Manufacturers have their work cut out for them in 2010, according to Barry Misthal, U.S. Industrial Manufacturing leader at PricewaterhouseCoopers. "Since 2009 saw a significant drop off on product development due to lack of credit and demand, driving demand in 2010 becomes critical," Misthal explains.
One way to drive this top line growth is through improving customer information management which will require executives to get closer to their customer. "Manufacturers need to get face-to-face with their customers in order to understand how these customers plan to growth their business and how the manufacturer can fit in with that. They should get clear insight on what they need to do on the product development side," Misthal says.
While it seems likes these objectives should be part of any good business plan, it is more important than ever in 2010 due to increased competition. "Many companies are now streamlined and have their costs under control and are therefore in good shape to grab market share. That wasn't necessarily the case from 2007-2009," says Misthal.

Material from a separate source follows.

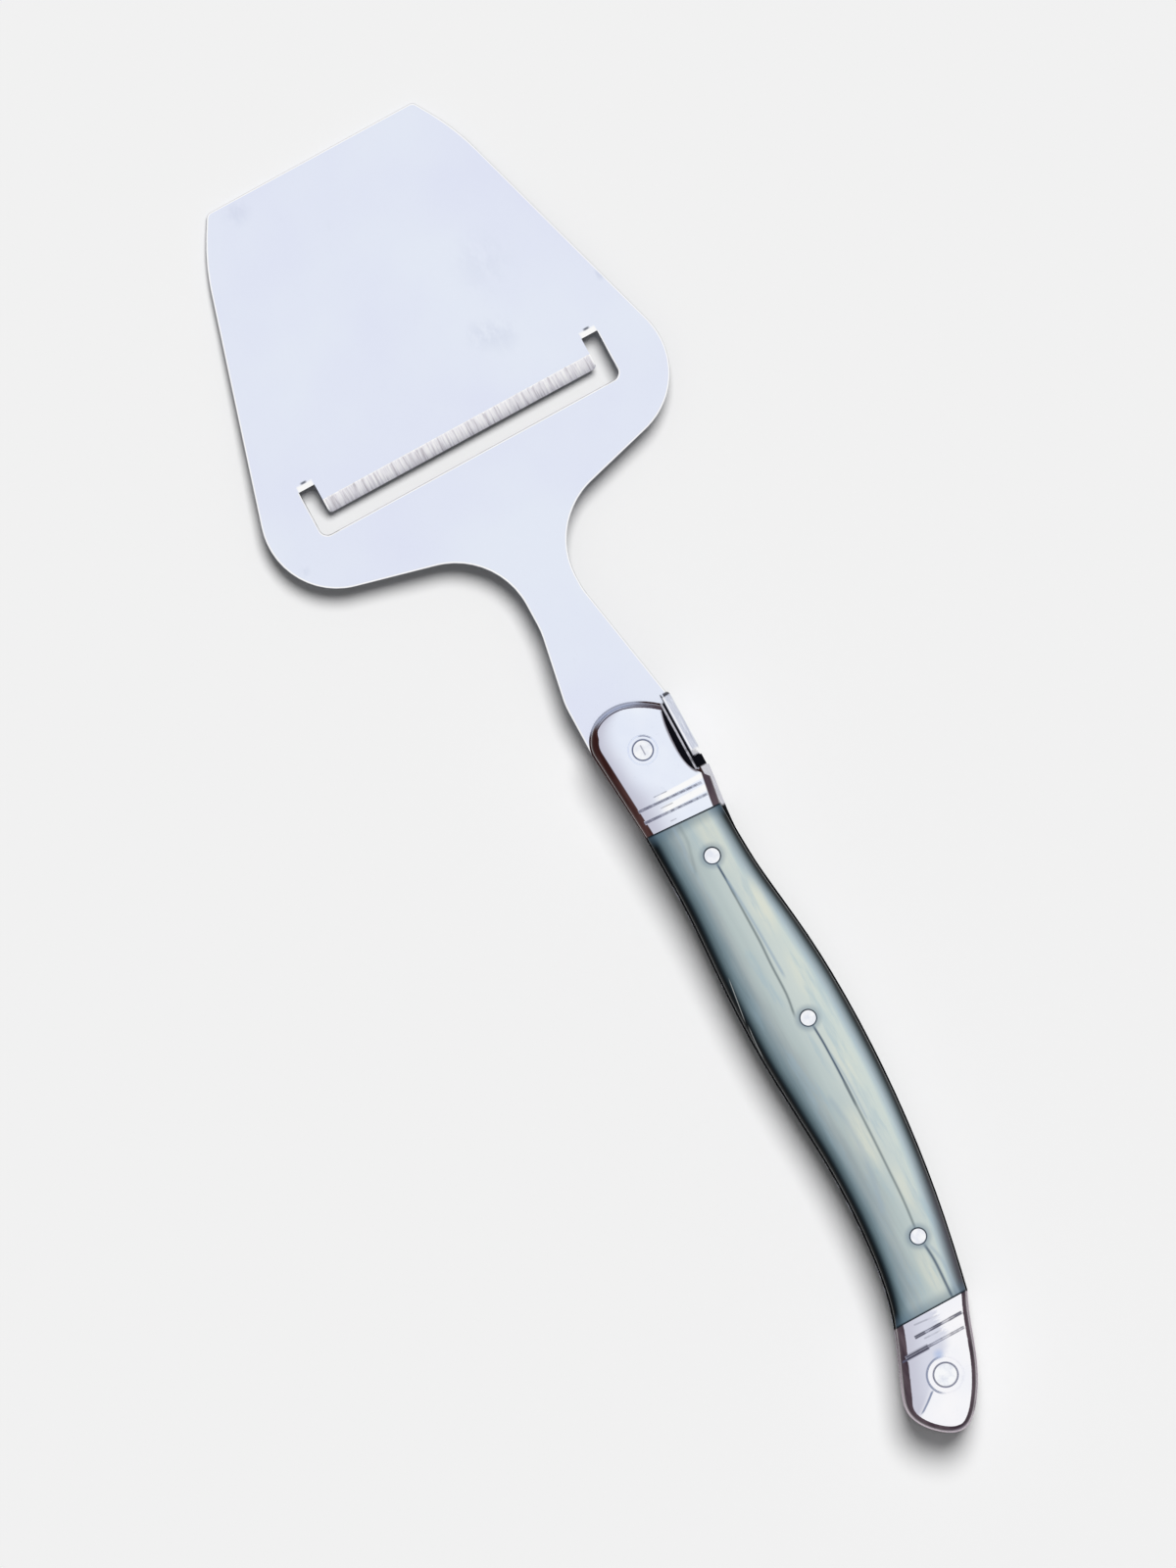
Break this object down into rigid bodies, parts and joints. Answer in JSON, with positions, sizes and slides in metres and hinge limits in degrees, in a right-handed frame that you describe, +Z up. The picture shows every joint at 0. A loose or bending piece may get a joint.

Opportunities to gain new customers exists both in North America as well as other regions including Asia, India, South American and part of Central Europe, Mistal points out.
Another critical factor is how companies manage their fixed assets. "Companies that have invested in new facilities in 2007-08 and have new capacity are itching to get loaded up and develop products," explains Misthal. The companies that will do well are the one that are flexible and can maneuver their fixed assets to address the uptick in orders."